When I was young, my mum tried any which way to get me to like cauliflower; hiding it in things (cauliflower cheese being the obvious one), doing ‘here comes the aeroplane’, telling me it would ‘make me strong’ – more so than the green stuff.
It didn’t work. I couldn’t be fooled. I hated the stuff – devil’s food.
To this day, I still don’t like cauliflower. You couldn’t force it into my mouth any more than you could force in the phrase ‘that Maplin feeling’.
This is a phrase I heard in a TV ad last night; ‘y’know that Maplin feeling?’ (in the foreground, a man had just discovered he had the wrong lead for his TV).
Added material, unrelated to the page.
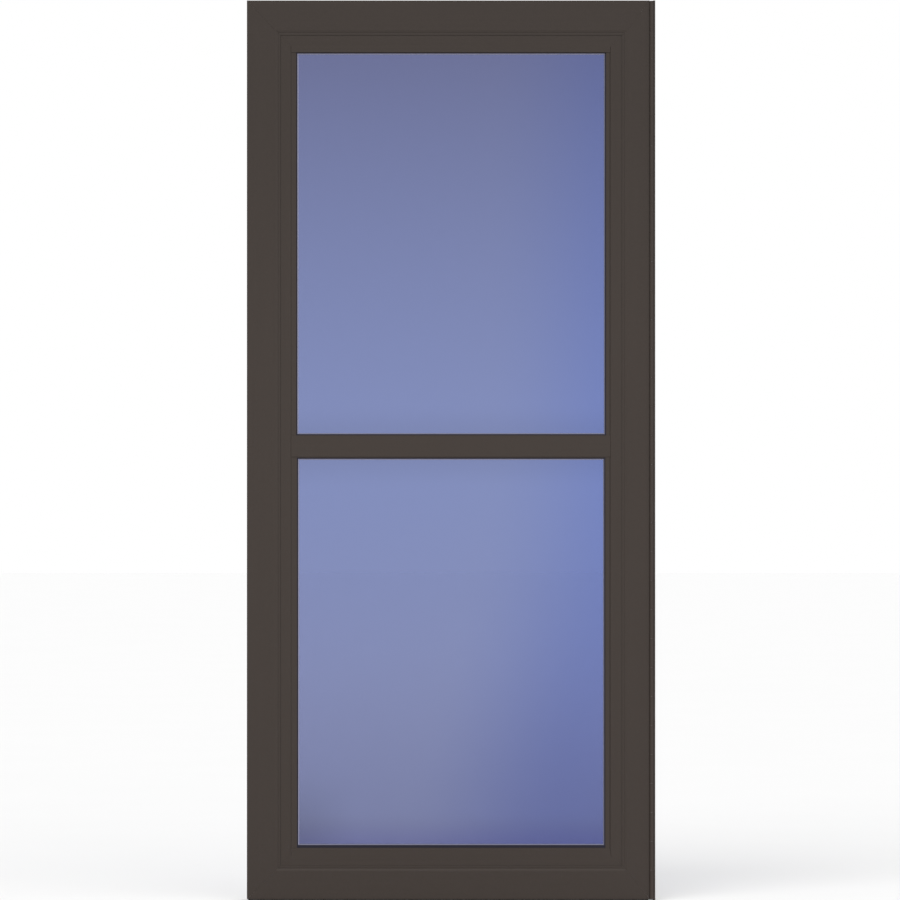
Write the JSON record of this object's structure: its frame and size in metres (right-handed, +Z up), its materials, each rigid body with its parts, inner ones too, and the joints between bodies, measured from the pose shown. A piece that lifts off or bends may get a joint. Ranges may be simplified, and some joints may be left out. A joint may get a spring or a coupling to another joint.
{
  "type": "storm door",
  "caption": "Full-view storm door with a pane above and a pane below a middle rail, swinging on a continuous hinge in its hinge rail.",
  "frame": {"origin": "on the outer side face of the hinge rail, level with the foot of the door and halfway through the door's thickness", "axes": "+X out of the hinge rail's side face, away from the door; +Y from outside to inside; +Z up"},
  "size_m": [0.9204, 0.0531, 2.0288],
  "materials": {
    "brown_aluminium": "satin brown powder coat",
    "brown_hinge": "satin brown powder coat on the hinge leaves",
    "tinted_glass": "clear float glass, blue in reflection",
    "grey_vinyl": "matt grey glazing vinyl",
    "black_vinyl": "matt black sweep vinyl",
    "brush_pile": "woven pile",
    "hinge_steel": "plain steel pin",
    "mill_aluminium": "mill finish"
  },
  "bodies": {
    "hinge_rail": {"hinge_z_bar": "brown_aluminium", "rail_hinge_leaf": "brown_hinge", "hinge_pin": "hinge_steel", "rail_brush_seal": "brush_pile"},
    "door": {"bottom_rail": "brown_aluminium", "corner_keys": "mill_aluminium", "door_hinge_leaf": "brown_hinge", "door_sweep": "black_vinyl", "hinge_stile": "brown_aluminium", "latch_stile": "brown_aluminium", "lower_gasket": "grey_vinyl", "lower_glass": "tinted_glass", "lower_retainer_bottom": "brown_aluminium", "lower_retainer_left": "brown_aluminium", "lower_retainer_right": "brown_aluminium", "lower_retainer_top": "brown_aluminium", "lower_sash_bottom": "brown_aluminium", "lower_sash_left": "brown_aluminium", "lower_sash_right": "brown_aluminium", "lower_sash_top": "brown_aluminium", "mid_rail": "brown_aluminium", "sweep_carrier": "brown_aluminium", "top_rail": "brown_aluminium", "upper_gasket": "grey_vinyl", "upper_glass": "tinted_glass", "upper_retainer_bottom": "brown_aluminium", "upper_retainer_left": "brown_aluminium", "upper_retainer_right": "brown_aluminium", "upper_retainer_top": "brown_aluminium", "upper_sash_bottom": "brown_aluminium", "upper_sash_left": "brown_aluminium", "upper_sash_right": "brown_aluminium", "upper_sash_top": "brown_aluminium"}
  },
  "joints": [
    {"name": "door_swing", "type": "hinge", "parent": "hinge_rail", "child": "door", "pos_m": [-0.0054, -0.02065, 0], "axis": [0, 0, 1], "range_deg": [0, 110]}
  ]
}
No – I don’t know ‘that Maplin feeling’.
I don’t know that feeling any more than I know of a ‘Nescafe dilemma’ if I run out of coffee, or have a ‘Mercedes craving’ if my dodgy Ford Fiesta breaks down.
I’ve said this before, but people – out in the real world – just don’t talk like that. Consumers (the target of adverts) are people.
We don’t squeeze brand names awkwardly into the middle of our conversations; ‘Shit, I’ve dropped stuff all over the floor – this feels like a Dyson situation’… said no-one, ever.
This type of insult-to-the-intelligence advertising died out in the 1920s, when TV adverts were new and consumers were considered to be gullible morons.
It sounds horrendous now.
Your customers are humans. Talk to them in a way that shows you’re aware of this.
Don’t force-feed them crap that would never come out of their mouths.